Directions for this task ::
Reproduce the listing verbatim.

◇ ◇ ◇ ◇ ◇ ◇ ◇

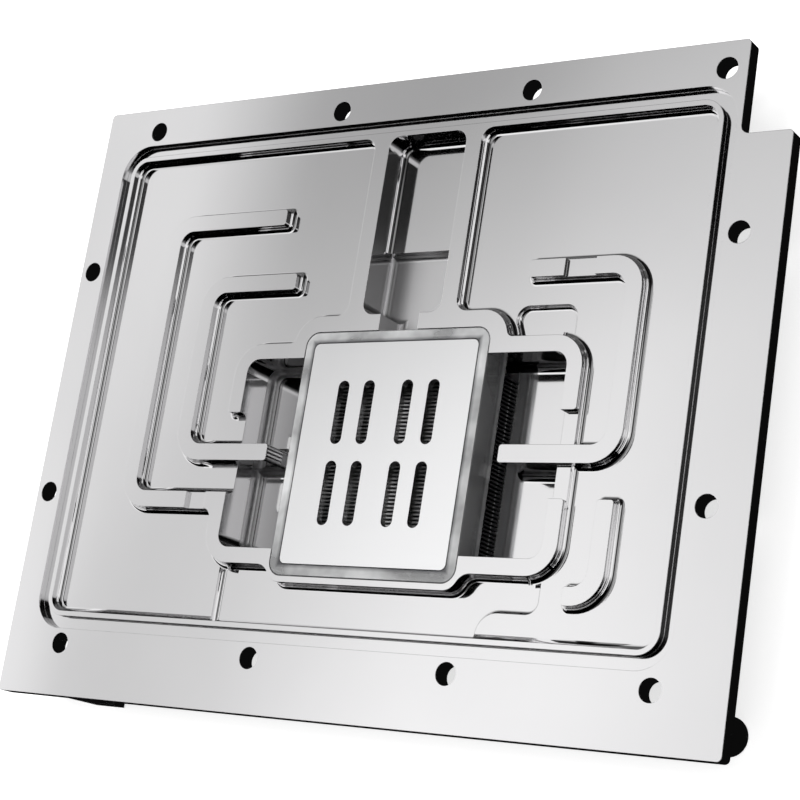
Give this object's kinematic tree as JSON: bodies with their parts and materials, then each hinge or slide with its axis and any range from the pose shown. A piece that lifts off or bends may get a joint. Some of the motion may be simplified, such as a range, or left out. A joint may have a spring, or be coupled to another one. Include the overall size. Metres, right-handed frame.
{
  "type": "liquid cooling cold plate",
  "caption": "Flat rectangular liquid cold plate without its cover: a seal groove round flow ribs and deep recesses, with a slitted jet plate over microfins.",
  "frame": {"origin": "centre of the plate's outline, on the plane that the back pads stand on", "axes": "+X along the long side, +Y towards the side with the inlet channel, +Z out of the channelled face"},
  "size_m": [0.1664, 0.13, 0.0125],
  "materials": {
    "plated_copper": "mirror nickel plating",
    "clear_plastic": "clear moulded",
    "polished_steel": "polished"
  },
  "bodies": {
    "root": {"base_plate": "plated_copper", "jet_frame": "clear_plastic", "jet_plate": "polished_steel"}
  },
  "joints": []
}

◇ ◇ ◇ ◇ ◇ ◇ ◇

Response for this exercise ::
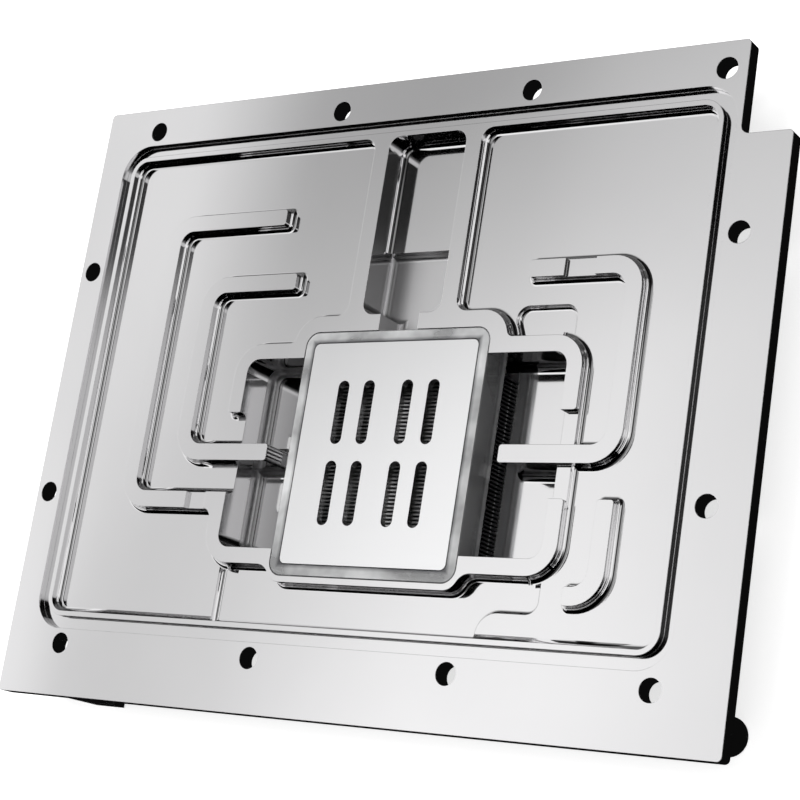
Give this object's kinematic tree as JSON: bodies with their parts and materials, then each hinge or slide with its axis and any range from the pose shown. A piece that lifts off or bends may get a joint. Some of the motion may be simplified, such as a range, or left out. A joint may have a spring, or be coupled to another one. Include the overall size. Metres, right-handed frame.
{
  "type": "liquid cooling cold plate",
  "caption": "Flat rectangular liquid cold plate without its cover: a seal groove round flow ribs and deep recesses, with a slitted jet plate over microfins.",
  "frame": {"origin": "centre of the plate's outline, on the plane that the back pads stand on", "axes": "+X along the long side, +Y towards the side with the inlet channel, +Z out of the channelled face"},
  "size_m": [0.1664, 0.13, 0.0125],
  "materials": {
    "plated_copper": "mirror nickel plating",
    "clear_plastic": "clear moulded",
    "polished_steel": "polished"
  },
  "bodies": {
    "root": {"base_plate": "plated_copper", "jet_frame": "clear_plastic", "jet_plate": "polished_steel"}
  },
  "joints": []
}